** THE TASK **
Exactly repeat the lines starting at the one that holds "Write the three.js" and ending at the one that holds "14], [43, POT_FLOOR]];". Both end lines count; leave out everything else.

** DATA SHOWN **
☆ ☆ ☆ ☆
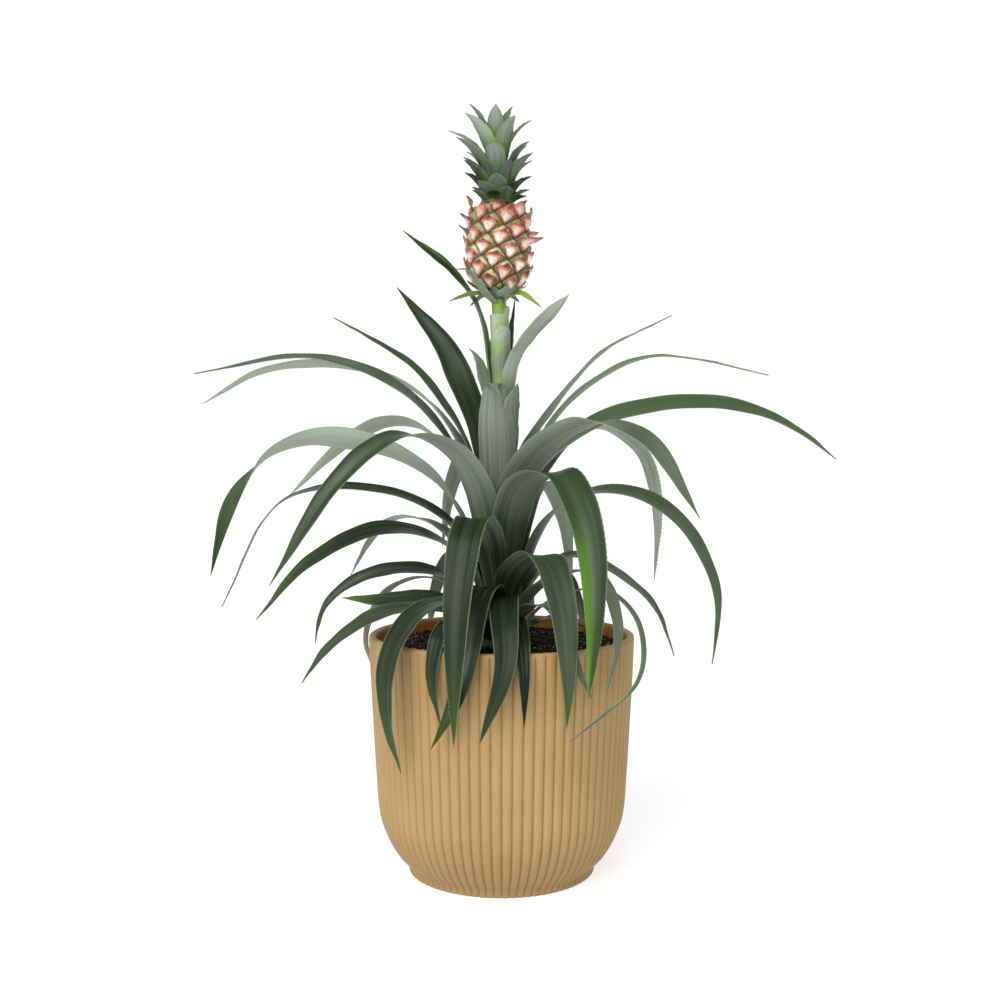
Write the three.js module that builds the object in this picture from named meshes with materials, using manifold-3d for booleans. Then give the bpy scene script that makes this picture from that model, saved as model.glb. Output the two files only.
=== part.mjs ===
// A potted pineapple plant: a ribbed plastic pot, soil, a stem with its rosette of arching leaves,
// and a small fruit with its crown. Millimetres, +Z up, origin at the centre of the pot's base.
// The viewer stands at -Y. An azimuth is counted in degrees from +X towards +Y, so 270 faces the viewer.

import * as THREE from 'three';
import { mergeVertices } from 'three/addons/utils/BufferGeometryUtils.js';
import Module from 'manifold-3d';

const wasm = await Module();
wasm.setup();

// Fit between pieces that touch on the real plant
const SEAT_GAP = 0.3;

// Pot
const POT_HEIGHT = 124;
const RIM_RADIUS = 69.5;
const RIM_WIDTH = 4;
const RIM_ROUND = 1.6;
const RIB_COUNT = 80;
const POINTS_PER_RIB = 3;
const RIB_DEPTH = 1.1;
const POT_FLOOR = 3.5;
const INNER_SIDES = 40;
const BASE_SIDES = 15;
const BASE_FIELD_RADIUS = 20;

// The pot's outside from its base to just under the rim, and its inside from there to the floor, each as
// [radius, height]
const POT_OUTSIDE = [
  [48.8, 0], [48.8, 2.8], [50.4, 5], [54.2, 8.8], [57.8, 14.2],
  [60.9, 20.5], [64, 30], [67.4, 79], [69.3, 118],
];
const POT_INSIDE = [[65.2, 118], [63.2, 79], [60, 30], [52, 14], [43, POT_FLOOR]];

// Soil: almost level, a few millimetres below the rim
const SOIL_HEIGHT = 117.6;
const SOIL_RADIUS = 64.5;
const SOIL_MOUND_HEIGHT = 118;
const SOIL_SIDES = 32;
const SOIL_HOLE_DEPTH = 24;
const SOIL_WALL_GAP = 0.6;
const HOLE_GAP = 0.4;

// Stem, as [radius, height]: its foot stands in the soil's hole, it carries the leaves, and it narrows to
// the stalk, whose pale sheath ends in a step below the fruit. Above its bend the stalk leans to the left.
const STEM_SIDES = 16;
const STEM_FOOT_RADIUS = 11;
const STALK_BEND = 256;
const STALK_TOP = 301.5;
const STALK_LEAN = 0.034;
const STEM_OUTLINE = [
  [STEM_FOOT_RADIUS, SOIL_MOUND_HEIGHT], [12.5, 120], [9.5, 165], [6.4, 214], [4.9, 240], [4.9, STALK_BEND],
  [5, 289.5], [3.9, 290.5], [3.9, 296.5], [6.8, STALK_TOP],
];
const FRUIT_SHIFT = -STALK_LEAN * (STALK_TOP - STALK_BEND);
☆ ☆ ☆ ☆
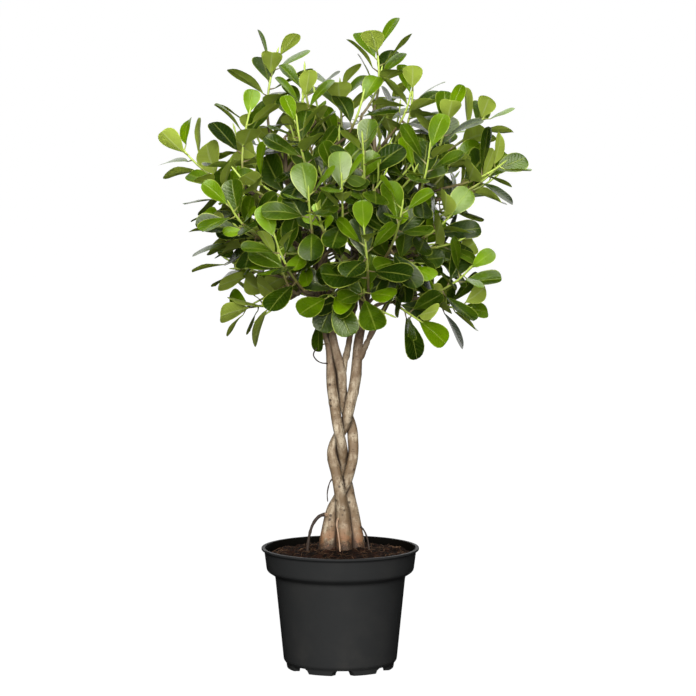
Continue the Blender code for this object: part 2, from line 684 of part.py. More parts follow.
☆ ☆ ☆ ☆
** COMPLETE RESPONSE **
Write the three.js module that builds the object in this picture from named meshes with materials, using manifold-3d for booleans. Then give the bpy scene script that makes this picture from that model, saved as model.glb. Output the two files only.
=== part.mjs ===
// A potted pineapple plant: a ribbed plastic pot, soil, a stem with its rosette of arching leaves,
// and a small fruit with its crown. Millimetres, +Z up, origin at the centre of the pot's base.
// The viewer stands at -Y. An azimuth is counted in degrees from +X towards +Y, so 270 faces the viewer.

import * as THREE from 'three';
import { mergeVertices } from 'three/addons/utils/BufferGeometryUtils.js';
import Module from 'manifold-3d';

const wasm = await Module();
wasm.setup();

// Fit between pieces that touch on the real plant
const SEAT_GAP = 0.3;

// Pot
const POT_HEIGHT = 124;
const RIM_RADIUS = 69.5;
const RIM_WIDTH = 4;
const RIM_ROUND = 1.6;
const RIB_COUNT = 80;
const POINTS_PER_RIB = 3;
const RIB_DEPTH = 1.1;
const POT_FLOOR = 3.5;
const INNER_SIDES = 40;
const BASE_SIDES = 15;
const BASE_FIELD_RADIUS = 20;

// The pot's outside from its base to just under the rim, and its inside from there to the floor, each as
// [radius, height]
const POT_OUTSIDE = [
  [48.8, 0], [48.8, 2.8], [50.4, 5], [54.2, 8.8], [57.8, 14.2],
  [60.9, 20.5], [64, 30], [67.4, 79], [69.3, 118],
];
const POT_INSIDE = [[65.2, 118], [63.2, 79], [60, 30], [52, 14], [43, POT_FLOOR]];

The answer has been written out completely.